Nonprofit President and CEO Cindy Funkhouser said by email Jan. 30 that Sulzbacher applied for $28 million in U.S. Department of Housing and Urban Development Low-Income Housing Tax Credits and accompanying funding.  

That’s after the Jacksonville City Council voted 19-0 on Jan. 24 to approve a $12 million forgivable loan for the Sulzbacher project with money provided by HUD through the American Rescue Plan act of 2021. 

During committee meetings Jan. 17-18, Funkhouser told Council members the Sulzbacher Enterprise Village is the second step in the nonprofit’s plan to relocate its services out of Downtown.

Sulzbacher, which provides services to people experiencing homelessness in Jacksonville, has been Downtown at 611 E. Adams St. since 1995. 

It is in year 29 of a 35-year lease with the city and pays $1 per year.

Expected to be completed by Sept. 30, 2025, Sulzbacher Enterprise Village will have 100 studio and one-bedroom units built on 16.88 acres on Walgreen Road, west of Interstate 95 and east of Brentwood Golf Course.

Plans show the campus will include a 60,000-square-foot administration building with short-term housing and 60,000 square feet of transitional workforce housing. 

It will also have a 45,000-square-foot community clinic and respite care building and a 7,600-square-foot center for job skills training.

The first step in the nonprofit’s move from Downtown was in 2018 when it opened Sulzbacher Village: A Community for Women and Families at 5455 Springfield Blvd.

“We feel that this model, which is working beautifully at the Sulzbacher Village for Women and Families ... is a great model because this isn’t just the housing,” Funkhouser told the Council Neighborhoods, Community Services, Public Health & Safety Committee on Jan. 17.

Sulzbacher President and CEO Cindy Funkhouser speaks at a Jan. 17 Jacksonville City Council meeting.

City lawmakers approved the $12 million appropriation in an emergency vote on Ordinance 2023-21.

According to the Council Auditor’s Office, Sulzbacher also will apply for $5 million from the Florida Housing Finance Corp. by a Jan. 31 deadline.

The state money will allow Sulzbacher to apply for the 9% tax credits as opposed to 4% tax credits, according to the legislation.

According to the HUD website, the federal Low-Income Housing Tax Credit program has an $8 billion annual budget to give state and local agencies the authority to issue tax credits for acquisition rehabilitation, or new construction of rental housing targeted to lower-income households.

The Council ordinance appropriates $12,060,074 the city received from the Home Investment Partnerships Grant-American Rescue Plan program meant to provide homelessness assistance and services.
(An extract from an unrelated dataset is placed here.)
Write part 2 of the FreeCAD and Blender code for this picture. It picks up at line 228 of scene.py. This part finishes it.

The city will keep $60,074 to pay for administrative costs to oversee the forgivable loan agreement and disperse the money to Sulzbacher.  

Sulzbacher is working with Jacksonville-based residential developer The Vestcor Companies to build the workforce housing. 
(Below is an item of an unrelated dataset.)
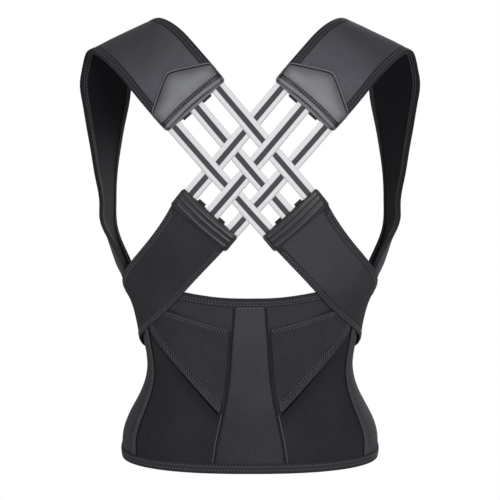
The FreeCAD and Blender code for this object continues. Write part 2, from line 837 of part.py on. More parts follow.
def flap_bindings(lift):
    """Top, hem and free-end bindings of a front flap."""
    end = FLAP_END - FLAP_END_CLEAR_ANGLE
    top = rim_binding(belt_top_any, -1.0, lift, FLAP_START, end, 25, TOP_BINDING_WIDTH)
    hem = rim_binding(flap_hem, 1.0, lift, FLAP_START, end, 25, HEM_BINDING_WIDTH)
    low = HEM_CLEAR + FLAP_HEM_LIFT + HEM_BINDING_WIDTH + END_CLEAR
    high = BELT_FRONT_HEIGHT - TOP_BINDING_WIDTH - END_CLEAR
    prof = u_profile(0.0, BELT_THICK, STRAP_BINDING_WIDTH, TAPE_THICK)
    sections = []
    for i in range(11):
        z = lerp(low, high, i / 10.0)
        deg = math.degrees(1.0 / form_point(180.0, z).y)
        ring = []
        for s, d in prof:
            phi = FLAP_END - s * deg
            ring.append(on_form(phi, z, d + lift(phi)))
        sections.append(ring)
    return Part.Compound([top, hem, tube(sections, CHANNEL_QUADS)])


PANEL_LOW = 26.0
PANEL_HIGH_DROP = 22.0


def fastening_panel(phi0, phi1, d0, d1, lift):
    """Hook or loop panel on a front flap between two angles."""
    def low(phi):
        return PANEL_LOW

    def high(phi):
        return BELT_FRONT_HEIGHT - PANEL_HIGH_DROP
    return flap_sheet(phi0, phi1, low, high, d0, d1, lift, 17, 9)


def front_strap_part(t0, t1, w0, w1, d0, d1, lift, nu, nv):
    """Part of the cross strap's front end; t along it, w the share of its width from the upper edge."""
    def place(u, v):
        t = lerp(t0, t1, u)
        a = along(FRONT_KEYS, FRONT_UP, t)
        b = along(FRONT_KEYS, FRONT_LOW, t)
        w = lerp(w0, w1, v)
        return lerp(a[0], b[0], w), lerp(a[1], b[1], w)

    def near(u, v):
        return d0 + lift(place(u, v)[0])

    def far(u, v):
        return d1 + lift(place(u, v)[0])
    return form_sheet(place, nu, nv, near, far)


def front_strap_parts(lift):
    """Strap end, hook tab under its tip, grip tab on its tip and the loop pad on the flap."""
    strap = front_strap_part(0.0, 1.0, 0.0, 1.0, D_CROSS, D_CROSS + CROSS_THICK, lift, 21, 7)
    hook = front_strap_part(0.55, 0.99, 0.1, 0.9, D_CROSS - GAP - HOOK_THICK, D_CROSS - GAP, lift, 15, 6)
    grip = front_strap_part(0.86, 1.08, 0.05, 0.95, D_CROSS + CROSS_THICK + GAP,
                            D_CROSS + CROSS_THICK + GAP + GRIP_THICK, lift, 9, 6)
    pad = front_strap_part(0.42, 1.12, 0.0, 1.0, D_ON_BELT, D_ON_BELT + HOOK_THICK, lift, 19, 8)
    return strap, hook, grip, pad


# ---------------------------------------------------------------- assembly
def build():
    nodes = {}
    center, back, side = belt_panels()
    nodes["back_center_panel"] = center
    top, hem = root_bindings()
    nodes["belt_top_binding"] = top
    nodes["belt_hem_binding"] = hem
    shell, lining, bindings = shoulder_parts()
    pairs = {
        "back_panel": back,
        "side_panel": side,
        "support_wing": support_wing(),
        "center_piping": center_piping(),
        "stay_channel": stay_channel(),
        "side_stay": side_stay(),
        "cross_strap": cross_strap(),
        "cross_strap_hems": cross_tapes(),
        "lower_tab": lower_tab(),
        "lower_tab_backing": lower_backing(),
        "upper_patch": upper_patch(),
        "upper_patch_backing": upper_backing(),
        "shoulder_strap": shell,
        "shoulder_lining": lining,
        "shoulder_bindings": bindings,
    }
    for name, shape in pairs.items():
        nodes[name + "_right"] = shape
        nodes[name + "_left"] = mirrored(shape)
    for k in range(3):
        nodes["elastic_band_a%d" % (k + 1)] = band(-1, k)
        nodes["elastic_band_b%d" % (k + 1)] = band(1, k)
    for name, lift in (("right", flap_lift), ("left", no_lift)):
        strap, hook, grip, pad = front_strap_parts(lift)
        parts = {"front_flap_": flap_panel(lift), "front_flap_bindings_": flap_bindings(lift),
                 "strap_end_": strap, "strap_hook_tab_": hook, "strap_grip_tab_": grip,
                 "strap_loop_pad_": pad}
        for key, shape in parts.items():
            nodes[key + name] = shape if name == "right" else mirrored(shape)
    edge = FLAP_END - math.degrees((STRAP_BINDING_WIDTH + 4.0 * GAP) / WAIST_FRONT_DEPTH)
    nodes["closure_loop_panel"] = mirrored(
        fastening_panel(LOOP_PANEL_START, edge, D_ON_BELT, D_ON_BELT + HOOK_THICK, no_lift))
    nodes["closure_hook_panel"] = fastening_panel(HOOK_PANEL_START, edge, -GAP - HOOK_THICK, -GAP, flap_lift)
    return nodes


def centered(nodes):
    """Move everything so the middle of the overall box stands on the origin."""
    box = FreeCAD.BoundBox()
    for shape in nodes.values():
        box.add(shape.optimalBoundingBox(False, False))
    shift = V(-box.Center.x, -box.Center.y, -box.ZMin)
    for shape in nodes.values():
        shape.translate(shift)
    return box, shift


def main():
    os.makedirs("parts", exist_ok=True)
    nodes = build()
    box, shift = centered(nodes)
    print("size", round(box.XLength, 2), round(box.YLength, 2), round(box.ZLength, 2), "shift", shift)
    for name, shape in sorted(nodes.items()):
        shape.exportStep(os.path.join("parts", name + ".step"))
    print(len(nodes), "nodes")


main()
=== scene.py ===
import math
import bpy
import numpy as np
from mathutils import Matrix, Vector


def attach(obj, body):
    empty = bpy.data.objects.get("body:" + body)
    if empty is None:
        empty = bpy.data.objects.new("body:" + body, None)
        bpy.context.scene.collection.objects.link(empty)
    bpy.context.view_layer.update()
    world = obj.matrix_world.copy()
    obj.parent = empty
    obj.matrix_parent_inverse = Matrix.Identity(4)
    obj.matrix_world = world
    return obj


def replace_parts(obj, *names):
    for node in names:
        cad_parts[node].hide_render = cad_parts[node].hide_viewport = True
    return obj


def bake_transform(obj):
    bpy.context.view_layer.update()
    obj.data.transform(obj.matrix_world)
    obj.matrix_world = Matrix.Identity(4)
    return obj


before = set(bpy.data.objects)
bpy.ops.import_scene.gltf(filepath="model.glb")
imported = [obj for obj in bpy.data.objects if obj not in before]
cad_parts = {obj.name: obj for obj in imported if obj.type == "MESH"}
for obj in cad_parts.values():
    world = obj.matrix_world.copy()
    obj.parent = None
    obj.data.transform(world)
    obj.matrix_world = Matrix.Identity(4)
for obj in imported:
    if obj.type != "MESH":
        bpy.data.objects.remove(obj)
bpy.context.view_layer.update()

bl_info = {
    "name": "Posture back brace",
    "version": (1, 0, 0),
    "blender": (4, 5, 0),
    "location": "View3D > Sidebar > Brace",
    "description": "Dresses a posture back brace: belt, wings, crossed straps, woven elastic and "
                   "shoulder straps",
    "category": "Object",
}

# ------------------------------------------------------------------ body form, millimetres
HEM_HALF_WIDTH = 167.0
WAIST_HALF_WIDTH = 134.0
RIB_HALF_WIDTH = 168.5
BACK_HALF_WIDTH = 188.0
HEM_BACK_DEPTH = 121.0
WAIST_BACK_DEPTH = 99.0
RIB_BACK_DEPTH = 116.0
BLADE_BACK_DEPTH = 126.0
TOP_BACK_DEPTH = 104.0
HEM_FRONT_DEPTH = 118.0
WAIST_FRONT_DEPTH = 92.0
RIB_FRONT_DEPTH = 105.0
FORM_POWER = 2.4
FORM_SHIFT_Y = 1.98

BELT_BACK_HEIGHT = 225.0
BELT_SIDE_RISE = 20.0
BELT_FRONT_HEIGHT = 165.0
HEM_CLEAR = 1.2
FLAP_HEM_LIFT = 1.2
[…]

For job skills it is working with Florida State College at Jacksonville and Goodwill Industries of North Florida.

The $46 million price tag for Sulzbacher Enterprise Village does not include the cost of plans to build a manufacturing facility on-site that Funkhouser says will provide 150 jobs for the people Sulzbacher serves. 

She said Sulzbacher is negotiating with a for-profit manufacturing company that builds components for tiny homes and modular workforce housing to open a facility at the Enterprise Village.

“You have to have the wraparound services. You have to give people health services and income,” Funkhouser said Jan. 17.

“Income, in my mind, and job training is probably one of the most important wraparound services that we can give. That enables a person to raise themselves out of poverty.”

Funkhouser told Council members she estimates Jacksonville needs about 5,000 more units of affordable housing to alleviate the city’s affordable housing needs. 

“This is just one piece of the puzzle,” she said. “We need affordable housing all throughout Jacksonville in everybody’s district because we’re short on so many units.”